Last updated:
Author(s):
Hyunghoon Cho, David Froelicher, Jeffrey Chen, Manaswitha Edupalli, Apostolos Pyrgelis, Juan R. Troncoso-Pastoriza, Jean-Pierre Hubaux, Bonnie Berger
Publish date:
24 February 2025
Journal:
Nature Genetics
PubMed ID:
39994472

Abstract

Sharing data across institutions for genome-wide association studies (GWAS) would enhance the discovery of genetic variation linked to health and disease1,2. However, existing data-sharing regulations limit the scope of such collaborations3. Although cryptographic tools for secure computation promise to enable collaborative analysis with formal privacy guarantees, existing approaches either are computationally impractical or do not implement current state-of-the-art methods4, 5-6. We introduce secure federated genome-wide association studies (SF-GWAS), a combination of secure computation frameworks and distributed algorithms that empowers efficient and accurate GWAS on private data held by multiple entities while ensuring data confidentiality.

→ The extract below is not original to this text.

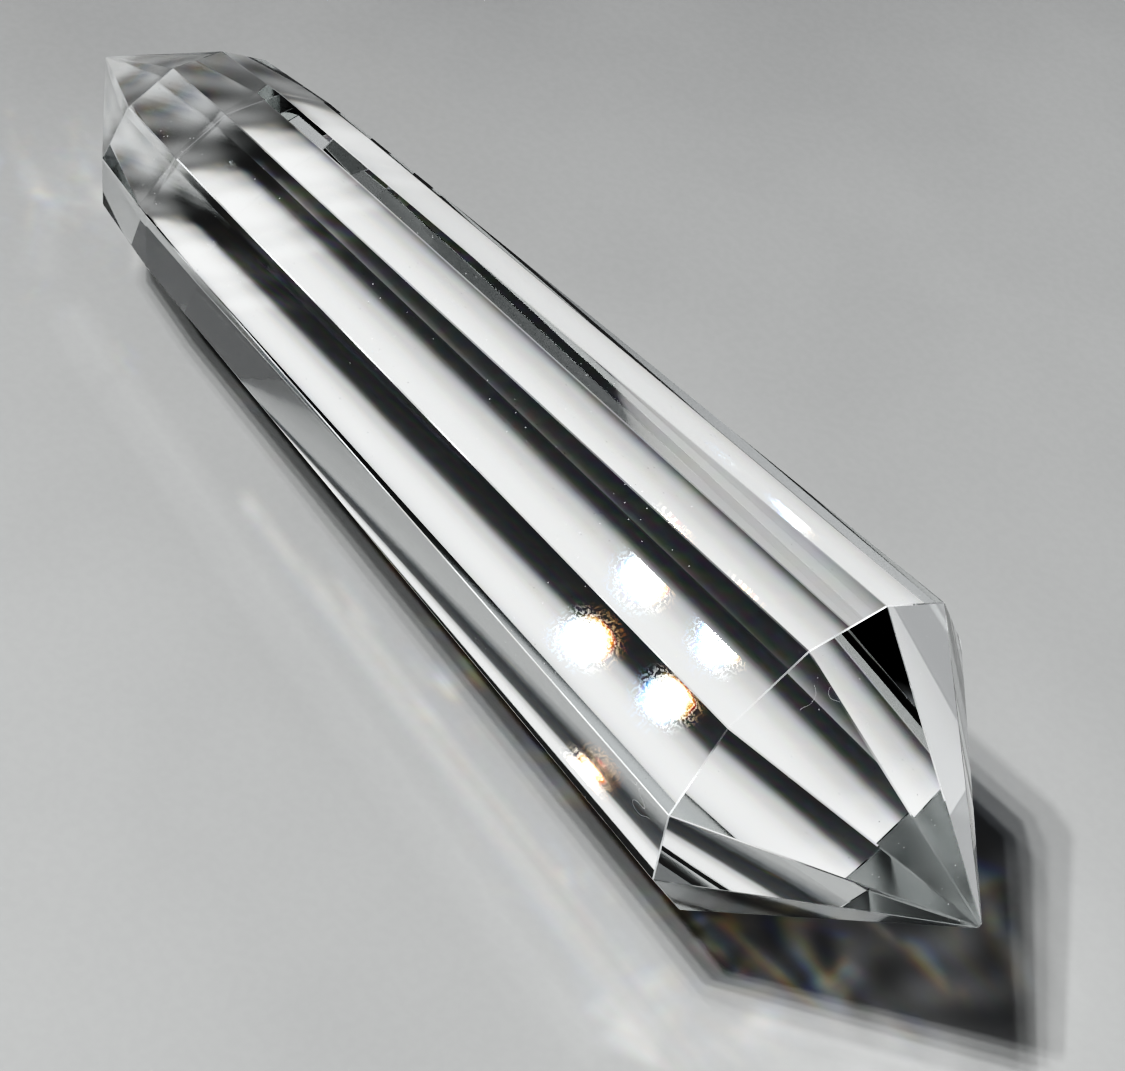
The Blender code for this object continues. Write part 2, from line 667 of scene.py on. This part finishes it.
@dataclass
class LightThrough:
    """The lamps' light that goes through the crystal's facets, or off them, and reaches the table."""

    body: FacetedBody
    lamps: list[Lamp]
    step: float = 0.00035
    cell: float = 0.0005
    reach_x: Pair = (-0.15, 0.15)
    reach_y: Pair = (-0.12, 0.12)
    bounces: int = 9
    least: float = 0.004
    long_throw: float = 0.014
    throw_blur: Pair = (0.014, 0.003)
    cell_blur: float = 0.7
    start_height: float = 0.2
    least_fall: float = 1e-3

    def counts(self) -> tuple[int, int]:
        """How many cells the map has along X and Y."""
        spans = (self.reach_x[1] - self.reach_x[0], self.reach_y[1] - self.reach_y[0])
        return round(spans[0] / self.cell), round(spans[1] / self.cell)

    def trace(self) -> np.ndarray:
        """Adds up every lamp's light in each part of the spectrum.

        Returns:
            The light on each cell of the table, as rows of red, green and blue.
        """
        nx, ny = self.counts()
        total = np.zeros((ny, nx, 3, 2))
        for lamp in self.lamps:
            if lamp.soft():
                total += lamp.share * self._one(lamp, Wave.GREEN.value)[:, :, None]
                continue
            for channel, wave in enumerate(Wave):
                total[:, :, channel] += lamp.share * self._one(lamp, wave.value)
        near = self._soften(total[..., 0], (self.cell * self.cell_blur,) * 2)
        return near + self._soften(total[..., 1], self.throw_blur)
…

SF-GWAS supports widely used GWAS pipelines based on principal-component analysis or linear mixed models. We demonstrate the accuracy and practical runtimes of SF-GWAS on five datasets, including a UK Biobank cohort of 410,000 individuals, showcasing an order-of-magnitude improvement in runtime compared to previous methods. Our work enables secure collaborative genomic studies at unprecedented scale.